Pak Sebayang juga tak banyak cerita
saat saya akhirnya memilih sembunyi. Di ruang kelas kami. Yang lokasinya paling
ujung. Sebelah ruang kepala sekolah.
Pada bangku yang paling ujung, saya
merenung. Kok bisaaaaa lah sampai seperti ini. Siapa yang salah memberikan
informasi ya? Sehingga saya kena dampaknya. Dan harus menanggung malu seperti
ini.
Apalagi waktu ketemu teman-teman
tadi saya udah belagak jadi orang penting. Petugas upacara itu masuk level
penting saat jadi siswa dulu.
Nah, kalau akhirnya nanti mereka
tahu saya nggak jadi petugas upacara, pasti malunya segunung. Maklum masa
remaja. Rasa malu bisa mengalahkan rasa lapar, rasa sakit, atau rasa cemburu.

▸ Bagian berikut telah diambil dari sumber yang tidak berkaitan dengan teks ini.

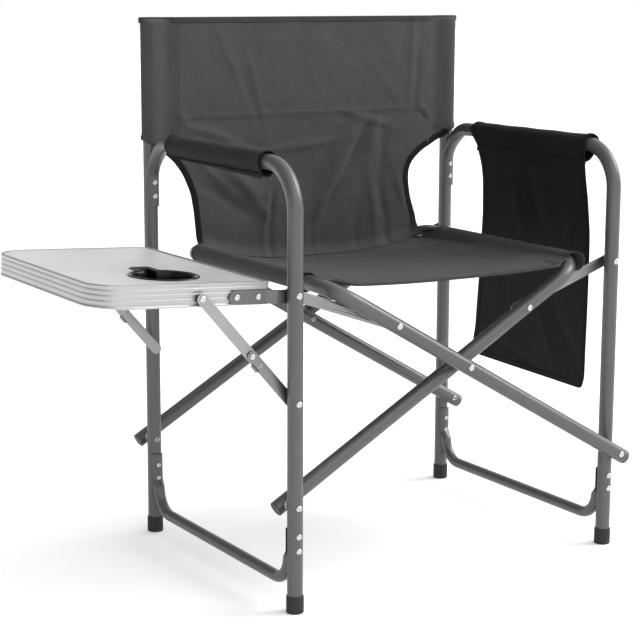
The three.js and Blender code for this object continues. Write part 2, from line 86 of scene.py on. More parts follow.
def ramp(nt, fac, stops):
    r = nt.nodes.new("ShaderNodeValToRGB")
    r.color_ramp.elements[0].position, r.color_ramp.elements[0].color = stops[0][0], (*stops[0][1], 1)
    r.color_ramp.elements[1].position, r.color_ramp.elements[1].color = stops[-1][0], (*stops[-1][1], 1)
    for p, c in stops[1:-1]:
        e = r.color_ramp.elements.new(p); e.color = (*c, 1)
    nt.links.new(fac, r.inputs["Fac"])
    return r.outputs["Color"]

def lin(h):
    h = h.lstrip("#"); c = [int(h[i:i + 2], 16) / 255 for i in (0, 2, 4)]
    return tuple(x / 12.92 if x <= 0.04045 else ((x + 0.055) / 1.055) ** 2.4 for x in c)

def mul(c, k): return tuple(min(1.0, x * k) for x in c)

def coated(name, col, rough=0.42, metal=0.25, grain=900, bump=0.12, var=0.1, coat=0.0):
    """Powder coat or moulded plastic: fine orange peel, faint cloudiness in colour and gloss."""
    m, nt, b = nodes_of(name)
    tc = N(nt, "ShaderNodeTexCoord")
    n1 = N(nt, "ShaderNodeTexNoise", Scale=grain, Detail=3.0, Roughness=0.6)
    n2 = N(nt, "ShaderNodeTexNoise", Scale=14.0, Detail=4.0, Roughness=0.6)
    for n in (n1, n2): nt.links.new(tc.outputs["Object"], n.inputs["Vector"])
    c = lin(col)
    nt.links.new(ramp(nt, n2.outputs["Fac"], [(0.3, mul(c, 1 - var)), (0.7, mul(c, 1 + var))]), b.inputs["Base Color"])
    mr = N(nt, "ShaderNodeMapRange"); mr.inputs["To Min"].default_value = rough - 0.06; mr.inputs["To Max"].default_value = rough + 0.08
    nt.links.new(n2.outputs["Fac"], mr.inputs["Value"]); nt.links.new(mr.outputs["Result"], b.inputs["Roughness"])
    bp = N(nt, "ShaderNodeBump", Strength=bump, Distance=0.0004)
    nt.links.new(n1.outputs["Fac"], bp.inputs["Height"]); nt.links.new(bp.outputs["Normal"], b.inputs["Normal"])
    b.inputs["Metallic"].default_value = metal
    if coat: b.inputs["Coat Weight"].default_value = coat; b.inputs["Coat Roughness"].default_value = 0.25
    return m

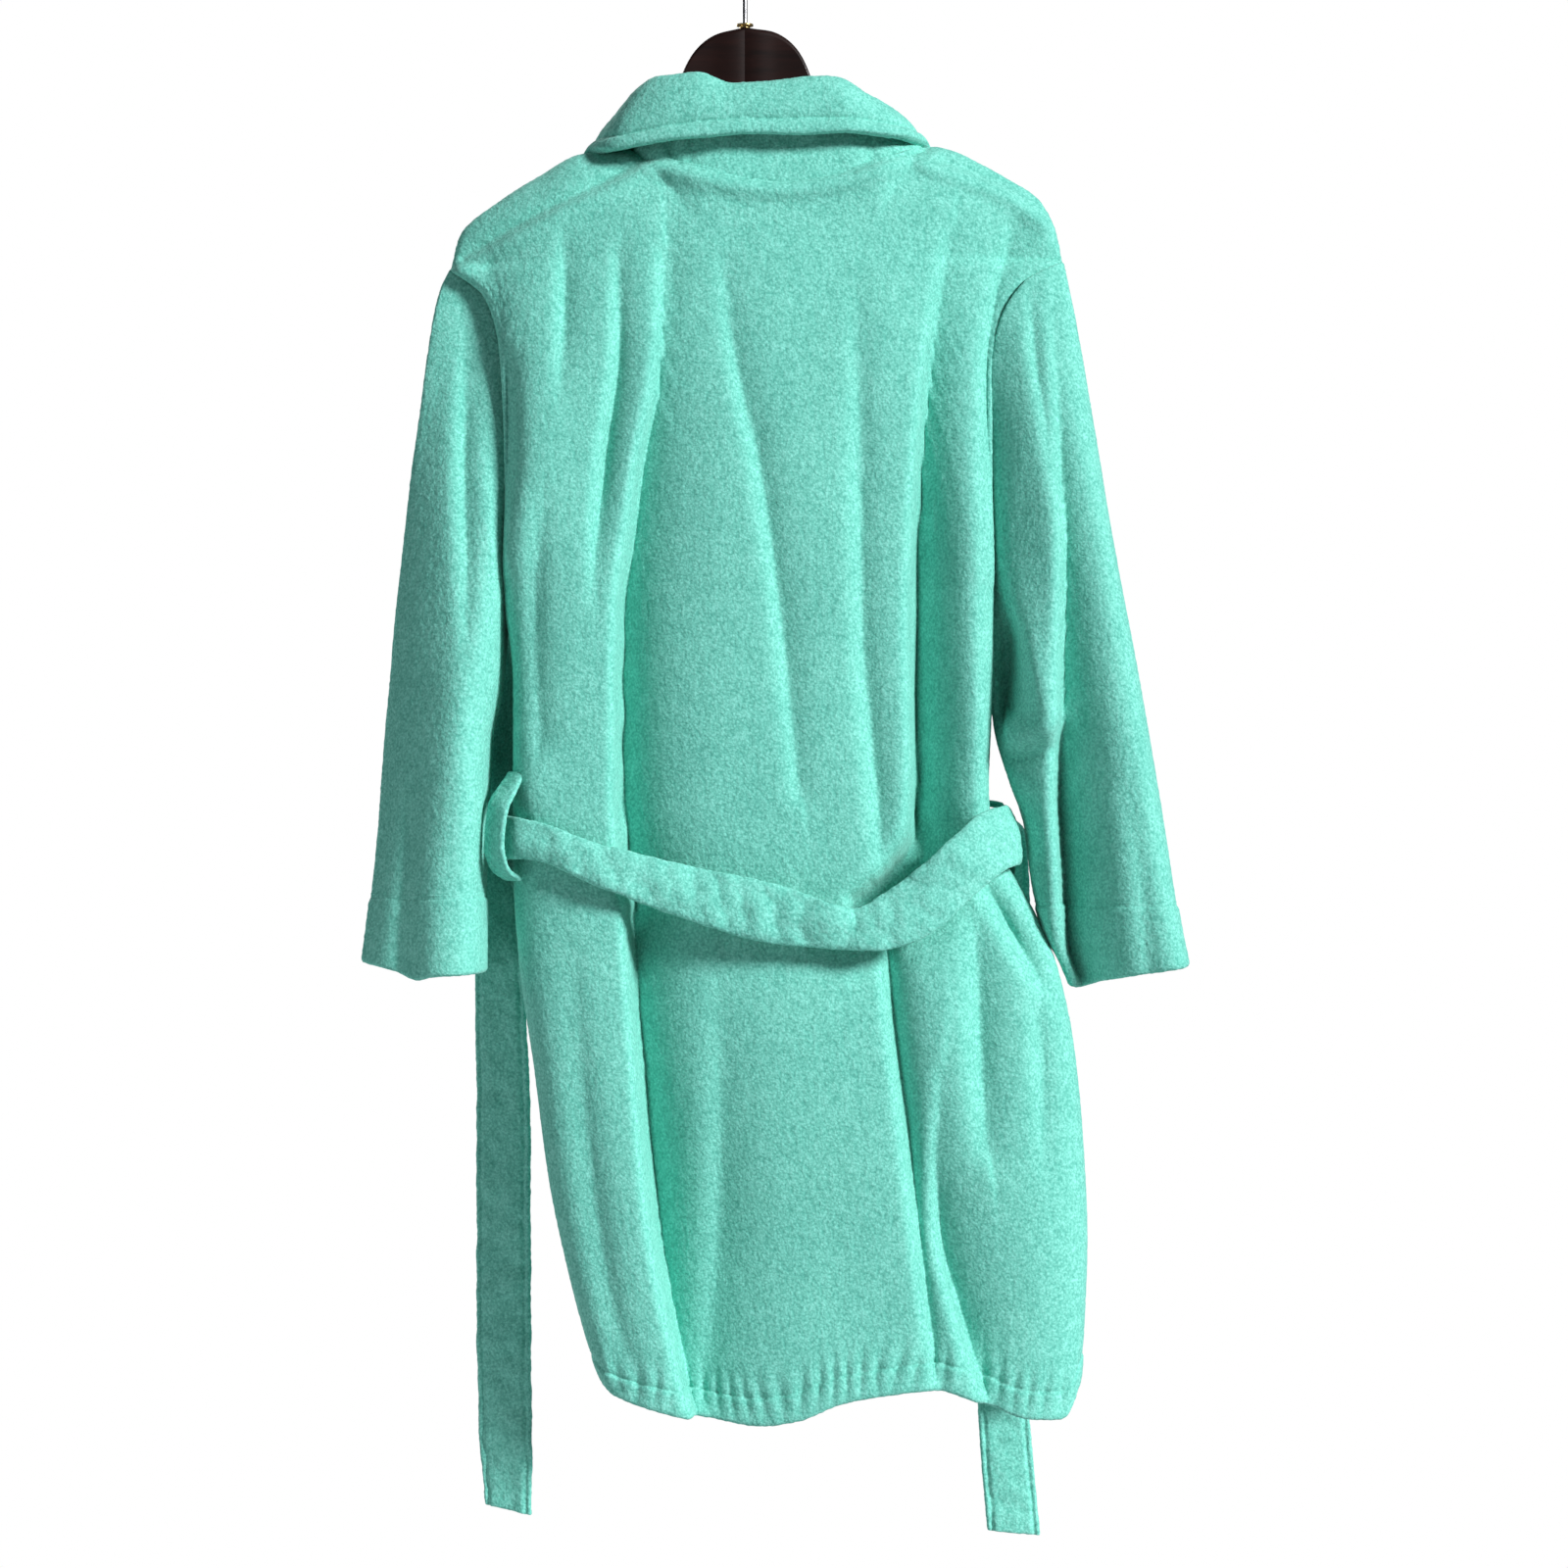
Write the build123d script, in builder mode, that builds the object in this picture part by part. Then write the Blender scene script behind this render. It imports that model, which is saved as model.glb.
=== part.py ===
"""Short terry bathrobe on a contoured wooden hanger.

Millimetres. The origin is the axis of the rail that the hook hangs from. +Z is up, +X is the wearer's
right and +Y is the way the wearer faces, so the robe's back faces -Y.

Every cloth panel is a layer cut from one body surface: a stack of rounded sections that follow the way
the robe hangs from the hanger. A layer lies between two offsets of that surface.
"""
import os
from math import acos, cos, degrees, radians, sin

from build123d import *

os.makedirs("parts", exist_ok=True)

# ---- cloth ----
CLOTH = 4.0            # one layer of terry with its pile
LAYER_GAP = 0.5        # air between one layer and the next
SEAM_GAP = 0.3         # half of the air left where two panels meet

# ---- body of the robe: height, left edge, right edge, depth ----
NECK_Z = -150.0
HEM_Z = -1114.0
BODY_SECTIONS = [
    (NECK_Z, -84, 143, 84),
    (-172, -158, 196, 76),
    (-214, -212, 234, 70),
    (-250, -222, 240, 74),
    (-290, -196, 205, 92),
    (-380, -190, 193, 110),
    (-485, -182, 186, 120),
    (-640, -180, 184, 124),
    (-700, -175, 190, 125),
    (-776, -166, 236, 126),
    (-934, -147, 257, 128),
    (-1050, -121, 257, 128),
    (HEM_Z, -112, 256, 126),
]
CORNER_SHARE = 0.42    # corner radius of a section as a share of its depth
LEVEL_RISE = 0.8       # how far a section rises for each millimetre that it grows
BODY_REACH = 400.0     # past the robe's edges on every side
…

Saat sedang ngomel dengan keadaan
itu, pak Sebayang muncul.
“Hey, sini…..,” panggilnya begitu
wajahnya muncul di pintu.
“Kau bawakkan map Pancasila ya,”
katanya saat merangkul bahu kanan.
Hati saya pun teriak. “Alhamdulillaaaah…..jadi
pembawa map Pancasila pun jadilah. Yang penting selamat muka awak. Gak sia-sia
udah setelan rambut kayak Anjasmara. Si bintang video klip lagu Siti Nurhaliza
itu.
Makanya saat ketemu pak Sebayang
siang itu, saya berulang kali mengusap-usap bahunya. Seperti yang ia lakukan
dulu.
Namun ada yang beda dengan pak
Sebayang. Badannya yang dulu subur kini sudah agak kurusan.
“Kena sakit gula bapak,” katanya.
“Tahun ini bapak pensiun. Mau pulang
kampung aja bapak ke gunung (Sinabung). Mau nanam kopi. Kata yang ngerjai udah
mulai merah-merah buahnya,” timpal pak Sebayang antusias.